The Cowboys have come in to $11 to win the premiership and still offer plenty of value at $2.00 to finish in the Top 4.

4 – Rabbitohs On The Ropes After Dubbo Drubbing

In their past 100 minutes of football, Souths have been outscored 56-12 by a pair of bottom-half teams with losing records in the Warriors and Canberra.

While they were always in control in the Magic Round win over the Warriors, the Rabbitohs’ 32-12 defeat to the Raiders in Dubbo was even more emphatic than the scoreboard made it look.

They were never in the hunt after conceding two early tries and trailing 20-0 at the break, eventually missing an eye-watering 48 tackles.

The absence of superstars Latrell Mitchell and Cameron Murray does not excuse the lack of defensive effort from a team that has played in four straight preliminary finals.

Souths remain in the Top 8 despite a 5-6 record – but they need to make hay over the next three weeks against the Tigers, Titans and Dragons.

Ricky Stuart’s Raiders, now $2.75 to make the Top 8, have rediscovered their mojo just in time, however, winning three in a row – including back-to-back 20-point upsets following their stirring 30-10 beatdown of the Sharks in Brisbane.

Sizzling tries and stiff defence sounded a warning to the NRL’s other finals hopefuls ahead of the earlier-than-expected return of halfback recruit Jamal Fogarty.

But it’s a big few weeks coming up for the Green Machine with showdowns against the Eels, Roosters and Broncos.
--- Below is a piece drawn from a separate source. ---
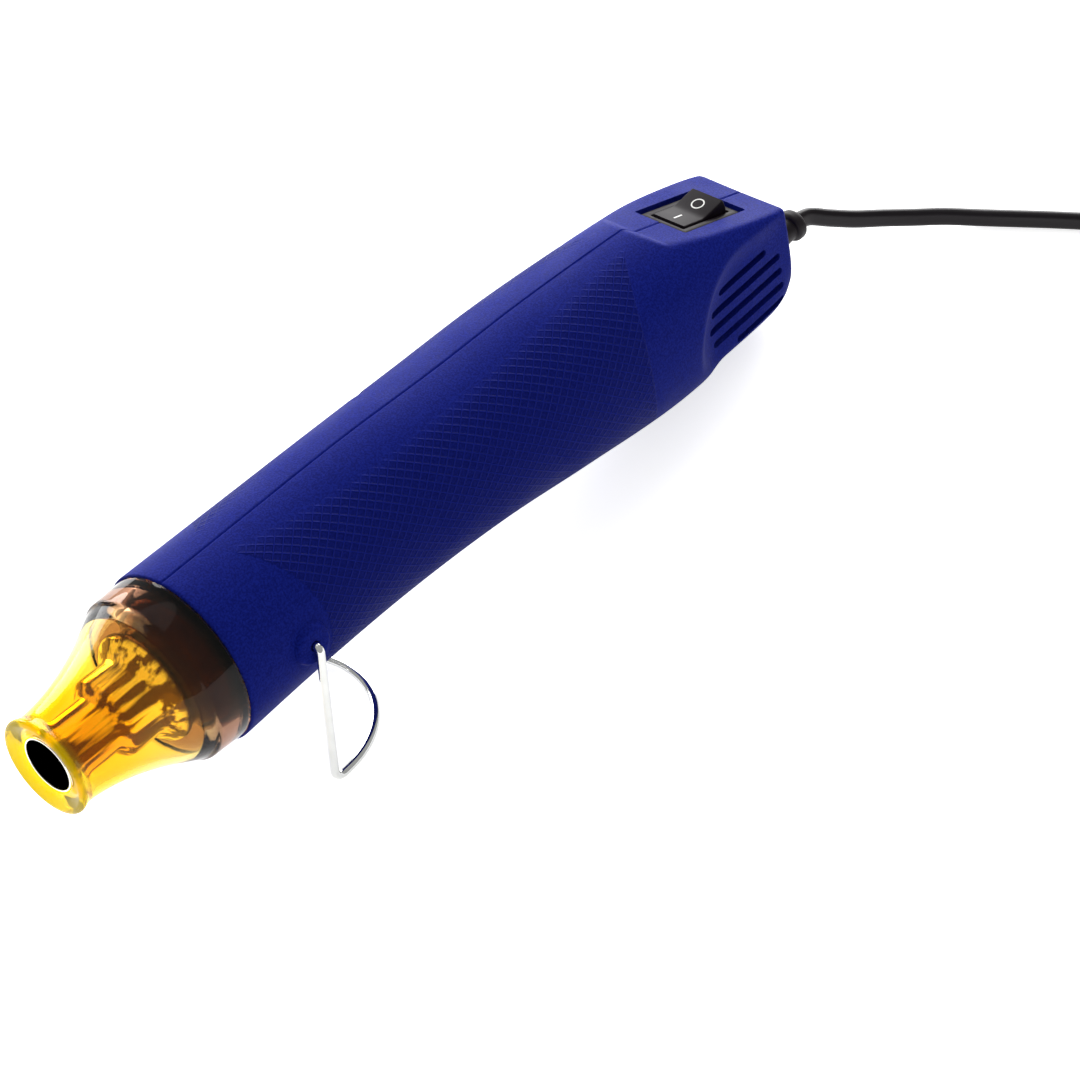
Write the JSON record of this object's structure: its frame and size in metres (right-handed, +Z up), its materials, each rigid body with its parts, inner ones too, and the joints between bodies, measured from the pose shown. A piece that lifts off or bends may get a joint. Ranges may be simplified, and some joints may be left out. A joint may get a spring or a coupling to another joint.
{
  "type": "embossing heat tool",
  "caption": "Pen-grip embossing heat tool: amber nozzle shroud, blue two-shell housing with tail vents, rocker switch, folding wire bail and mains lead.",
  "frame": {"origin": "centre of the bounding box's underside, on the table, measured without the lead and the plug", "axes": "+X runs rearward from the nozzle to the lead, +Y to the side that the screws are driven from, +Z up from the table"},
  "size_m": [0.4001, 0.1339, 0.0627],
  "materials": {
    "housing_blue": "fine moulded grain, deep blue",
    "shroud_amber": "clear amber plastic, polished",
    "nozzle_steel": "bright pressed steel, heat-tinted",
    "sleeve_steel": "dull rolled steel",
    "mica": "layered mica sheet",
    "resistance_wire": "oxidised resistance wire",
    "ceramic_white": "glazed ceramic",
    "fan_plastic": "moulded, ivory",
    "shaft_steel": "ground",
    "motor_steel": "zinc plated",
    "black_plastic": "moulded",
    "board_green": "laminate",
    "wire_red": "insulation",
    "wire_blue": "insulation",
    "switch_black": "fine satin",
    "terminal_brass": "stamped",
    "bail_chrome": "bright plated wire",
    "rubber_black": "moulded rubber",
    "lead_black": "flat flexible lead, satin",
    "tie_white": "paper strap",
    "plug_black": "moulded",
    "pin_nickel": "nickel plated",
    "screw_steel": "zinc plated"
  },
  "bodies": {
    "tool": {"housing_near": "housing_blue", "housing_far": "housing_blue", "housing_screws": "screw_steel", "nozzle_shroud": "shroud_amber", "steel_nozzle": "nozzle_steel", "heater_sleeve": "sleeve_steel", "mica_plate_upright": "mica", "mica_plate_level": "mica", "heating_coil": "resistance_wire", "thermal_fuse": "ceramic_white", "heater_disc": "mica", "motor_can": "motor_steel", "motor_end_cap": "black_plastic", "motor_bracket": "black_plastic", "rectifier_board": "board_green", "rectifier_diodes": "black_plastic", "heater_wires": "wire_red", "switch_wires": "wire_blue", "switch_body": "switch_black", "switch_terminals": "terminal_brass", "strain_relief": "rubber_black", "lead_run": "lead_black", "lead_coil": "lead_black", "lead_end": "lead_black", "coil_tie": "tie_white", "plug_body": "plug_black", "plug_pins": "pin_nickel"},
    "bail": {"bail": "bail_chrome"},
    "rocker": {"switch_rocker": "switch_black"},
    "rotor": {"fan": "fan_plastic", "motor_shaft": "shaft_steel"}
  },
  "joints": [
    {"name": "bail_fold", "type": "hinge", "parent": "tool", "child": "bail", "pos_m": [-0.06622, 0, 0.03884], "axis": [0, 1, 0], "range_deg": [-24, 95]},
    {"name": "rocker_tilt", "type": "hinge", "parent": "tool", "child": "rocker", "pos_m": [0.09458, 0, 0.03967], "axis": [0, 1, 0], "range_deg": [0, 24]},
    {"name": "rotor_spin", "type": "hinge", "parent": "tool", "child": "rotor", "pos_m": [0.0133, 0, 0.03523], "axis": [0.999, 0, -0.0454], "continuous": true}
  ]
}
5 – ‘Madge’ And ‘Hook’ Ease Pressure As Broken Brown Flounders

Michael Maguire and Anthony Griffin were the coaches under the April blowtorch, before their teams simultaneously scored drought-breaking, pressure-relieving Round 6 victories.

Wests Tigers and St George Illawarra were inching perilously close to slump territory again but notched much-needed – if unnecessarily scrappy – wins in Round 11.

The Jackson Hastings-inspired Tigers got off to a flyer against the strife-torn Bulldogs with four first-half tries to none at Leichhardt Oval.

After conceding the first three tries of the second stanza, the Tigers got home 36-22 with a late double to utility Fa’amanu Brown, who was playing his first NRL game in three years.

The Dragons came from behind to hold off the Warriors 24-18 with makeshift fullback Cody Ramsey and strike centre Zac Lomax starring, though they should have put a couple of nails in their battling opponents’ coffin before enduring what was ultimately a nervy finish.

Realistically, the Tigers and Dragons are a few gears away from Top 8 material – but in a competition with a sagging middle, winning the games they should at this time of the year keeps the finals flame flickering.

Four early wins may be the only factor that saves the Warriors from a maiden wooden spoon.

They have won one of their last six and look a shell of a competitive and cohesive unit, while centre Adam Pompey had a shocker to rival teammate Ed Kosi’s Anzac Day debacle.

In the wake of Matt Lodge’s messy mid-season exit and a possible long-term injury to Addin Fonua-Blake, coach Nathan Brown appears a shattered man bereft of ideas on how to steady the capsizing Warriors vessel.

There seems to be something seriously wrong behind the scenes and it is destined to come to a head if the Warriors go down to the Knights at Redcliffe on Saturday.

Despite being just one win shy of the Top 8, the Warriors have blown out to $15 to make the finals.